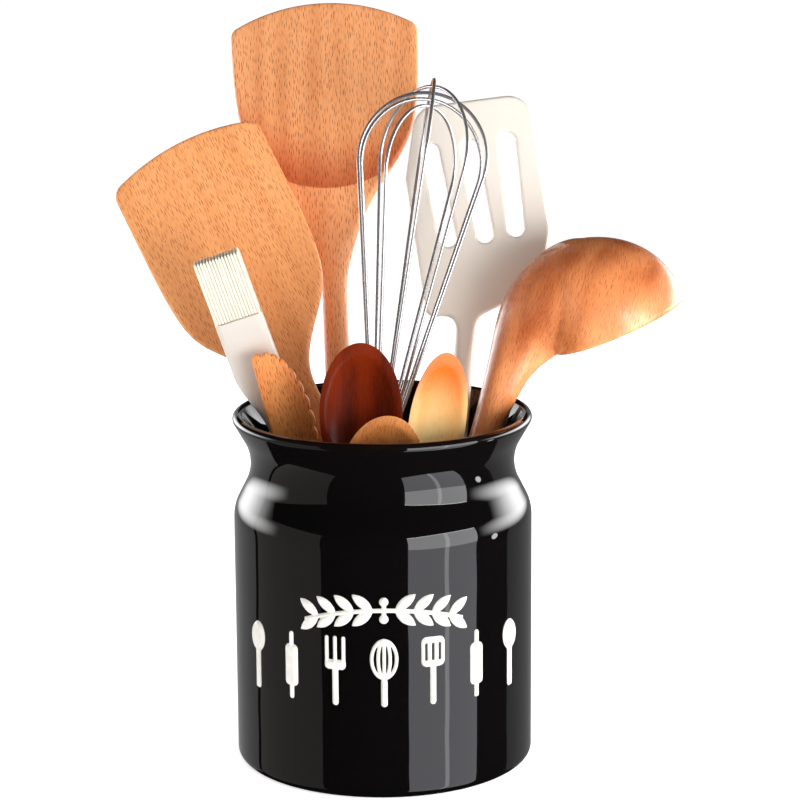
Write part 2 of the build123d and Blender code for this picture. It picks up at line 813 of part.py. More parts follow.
with BuildPart() as slotted_turner:
    with BuildSketch(front_of(slotted_seat)) as slotted_sketch:
        Polygon(*[slotted_point(*shares) for shares in slotted_turner_outline_shares], align=None)
        slotted_corners = slotted_sketch.vertices().sort_by(Axis.Y)
        fillet(slotted_corners[-2:], slotted_turner_corner)
        fillet(slotted_corners[:-2], slotted_turner_shoulder)
        with Locations((0, slotted_turner_blade_foot)):
            Rectangle(2 * slotted_turner_handle_radius, 6 * slotted_turner_handle_radius)
        for shares, lean in zip(slot_centre_shares, slot_leans):
            with Locations(slotted_point(*shares)):
                SlotOverall(slot_length, slot_width, rotation=90 + lean, mode=Mode.SUBTRACT)
    extrude(amount=slotted_turner_blade_thickness / 2, both=True)
    add(slotted_handle)
slotted_turner.part.label = "slotted_turner"

# Ladle
ladle_seat = tool_seat(ladle_butt_shares, ladle_neck_shares, ladle_handle_radius)
ladle_handle = turned_handle(
    ladle_seat, ladle_handle_radius, (ladle_neck_radius, ladle_handle_length)
)
ladle_rim = Plane(
    ladle_seat * Location((ladle_bowl_out, 0, ladle_bowl_height), (0, -ladle_bowl_tilt, 0))
)


def ladle_dome(inset, below):
    """Dome standing on the bowl's rim plane, set in from the outside, on a collar below the plane.

    Its side is one arc that leaves the rim square, and a smaller arc touches it and closes the crown.
    """
    crown_level = ladle_bowl_depth - ladle_crown_radius
    reach = ladle_bowl_radius**2 + crown_level**2 - ladle_crown_radius**2
    side_radius = reach / (2 * (ladle_bowl_radius - ladle_crown_radius))
    side_turn = degrees(atan2(crown_level, side_radius - ladle_bowl_radius))
    side_centre = (ladle_bowl_radius - side_radius, 0)
    foot_radius = ladle_bowl_radius - inset
    with BuildPart() as dome:
        with BuildSketch(front_of(ladle_rim)):
            with BuildLine():
                foot_line = Line((0, -below), (foot_radius, -below))
                if below:
                    Line(foot_line @ 1, (foot_radius, 0))
                side = CenterArc(side_centre, side_radius - inset, 0, side_turn)
                crown = CenterArc((0, crown_level), ladle_crown_radius - inset, side_turn, 90 - side_turn)
                Line(crown @ 1, (0, -below))
            make_face()
        revolve(axis=Axis(ladle_rim.origin, ladle_rim.z_dir))
    return dome.part


ladle_outside = ladle_dome(0, 0)
ladle_inside = ladle_dome(ladle_bowl_wall, ladle_bowl_radius)
with BuildPart() as ladle:
    with BuildSketch(ladle_seat.offset(ladle_handle_length)):
        Circle(ladle_neck_radius)
    for out, height, across, deep, tilt in ladle_throat_shares:
        place = (out * ladle_bowl_out, 0, height * ladle_bowl_height)
        with BuildSketch(Plane(ladle_seat * Location(place, (0, tilt * ladle_bowl_tilt, 0)))):
            Ellipse(across * ladle_bowl_radius, deep * ladle_bowl_radius)
    loft()
    add(ladle_outside)
    add(ladle_handle)
    add(ladle_inside, mode=Mode.SUBTRACT)
ladle.part.label = "ladle"

parts = [
    crock_body.part,
    relief_sprig.part,
    *reliefs,
    wide_turner.part,
    flat_turner.part,
    brush_handle.part,
    brush_head.part,
    scalloped_server.part,
    dark_spoon,
    light_spoon,
    small_spoon,
    whisk_handle.part,
    whisk_plug.part,
    *whisk_wires,
    slotted_turner.part,
    ladle.part,
]

os.makedirs("parts", exist_ok=True)
for part in parts:
    export_step(part, "parts/" + part.label + ".step")
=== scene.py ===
# %% [markdown]
# A black stoneware crock full of kitchen tools, dressed around its CAD frame.
# The frame holds every real size and every moving body. This file gives each piece its finished
# surface: glaze, beech grain, silicone, bristles and steel wire. Shapes are worked out with numpy
# in millimetres, as on a drawing, and become metres when a mesh is made.

# %% Load the fixed frame
import json
import math

import bmesh
import bpy
import numpy as np
from mathutils import Matrix, Vector

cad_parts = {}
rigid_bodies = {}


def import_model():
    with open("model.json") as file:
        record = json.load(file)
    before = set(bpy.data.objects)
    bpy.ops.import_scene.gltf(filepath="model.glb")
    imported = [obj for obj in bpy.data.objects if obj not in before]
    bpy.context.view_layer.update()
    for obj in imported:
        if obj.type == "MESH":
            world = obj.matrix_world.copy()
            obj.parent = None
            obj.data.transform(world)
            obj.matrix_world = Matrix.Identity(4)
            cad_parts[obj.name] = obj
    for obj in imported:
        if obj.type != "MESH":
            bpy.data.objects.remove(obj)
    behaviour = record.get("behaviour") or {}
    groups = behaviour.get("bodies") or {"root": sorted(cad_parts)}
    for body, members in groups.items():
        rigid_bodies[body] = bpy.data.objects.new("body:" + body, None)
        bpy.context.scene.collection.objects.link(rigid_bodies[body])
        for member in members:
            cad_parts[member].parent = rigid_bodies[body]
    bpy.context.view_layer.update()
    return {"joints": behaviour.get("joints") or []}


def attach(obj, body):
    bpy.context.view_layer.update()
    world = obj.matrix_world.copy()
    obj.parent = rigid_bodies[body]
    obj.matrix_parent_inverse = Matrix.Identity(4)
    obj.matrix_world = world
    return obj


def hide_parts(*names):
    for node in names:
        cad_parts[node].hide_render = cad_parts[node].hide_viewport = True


for leftover in list(bpy.data.objects):
    bpy.data.objects.remove(leftover)
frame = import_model()
MM = 0.001
scene = bpy.context.scene

# %% [markdown]
# The photograph was taken from a little above, through a long lens. The camera's place and its
# three angles could be set by eye, but then they would be off by a little. They were fitted once
# instead, to the rim, the foot and the sides of the crock.

# %% Camera at the photograph's viewing angle
CAMERA_PLACE = (0.0, -1.42165, 0.50486)
CAMERA_DOWN = 0.220283
CAMERA_PAN = 0.0064309
CAMERA_ROLL = -0.0067316
CAMERA_LENS = 128.99
SENSOR_WIDTH = 36.0

ahead = np.array(
    (
        math.sin(CAMERA_PAN) * math.cos(CAMERA_DOWN),
        math.cos(CAMERA_PAN) * math.cos(CAMERA_DOWN),
        -math.sin(CAMERA_DOWN),
    )
)
level = np.array((math.cos(CAMERA_PAN), -math.sin(CAMERA_PAN), 0.0))
above = np.cross(level, ahead)
rightward = level * math.cos(CAMERA_ROLL) + above * math.sin(CAMERA_ROLL)
upward = above * math.cos(CAMERA_ROLL) - level * math.sin(CAMERA_ROLL)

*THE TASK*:
In the listing above, find the line containing "for out, height, across, deep, tilt" and the line containing "for body, members", then repeat those two lines and everything between them exactly.

*TASK SOLUTION*:
    for out, height, across, deep, tilt in ladle_throat_shares:
        place = (out * ladle_bowl_out, 0, height * ladle_bowl_height)
        with BuildSketch(Plane(ladle_seat * Location(place, (0, tilt * ladle_bowl_tilt, 0)))):
            Ellipse(across * ladle_bowl_radius, deep * ladle_bowl_radius)
    loft()
    add(ladle_outside)
    add(ladle_handle)
    add(ladle_inside, mode=Mode.SUBTRACT)
ladle.part.label = "ladle"

parts = [
    crock_body.part,
    relief_sprig.part,
    *reliefs,
    wide_turner.part,
    flat_turner.part,
    brush_handle.part,
    brush_head.part,
    scalloped_server.part,
    dark_spoon,
    light_spoon,
    small_spoon,
    whisk_handle.part,
    whisk_plug.part,
    *whisk_wires,
    slotted_turner.part,
    ladle.part,
]

os.makedirs("parts", exist_ok=True)
for part in parts:
    export_step(part, "parts/" + part.label + ".step")
=== scene.py ===
# %% [markdown]
# A black stoneware crock full of kitchen tools, dressed around its CAD frame.
# The frame holds every real size and every moving body. This file gives each piece its finished
# surface: glaze, beech grain, silicone, bristles and steel wire. Shapes are worked out with numpy
# in millimetres, as on a drawing, and become metres when a mesh is made.

# %% Load the fixed frame
import json
import math

import bmesh
import bpy
import numpy as np
from mathutils import Matrix, Vector

cad_parts = {}
rigid_bodies = {}


def import_model():
    with open("model.json") as file:
        record = json.load(file)
    before = set(bpy.data.objects)
    bpy.ops.import_scene.gltf(filepath="model.glb")
    imported = [obj for obj in bpy.data.objects if obj not in before]
    bpy.context.view_layer.update()
    for obj in imported:
        if obj.type == "MESH":
            world = obj.matrix_world.copy()
            obj.parent = None
            obj.data.transform(world)
            obj.matrix_world = Matrix.Identity(4)
            cad_parts[obj.name] = obj
    for obj in imported:
        if obj.type != "MESH":
            bpy.data.objects.remove(obj)
    behaviour = record.get("behaviour") or {}
    groups = behaviour.get("bodies") or {"root": sorted(cad_parts)}
    for body, members in groups.items():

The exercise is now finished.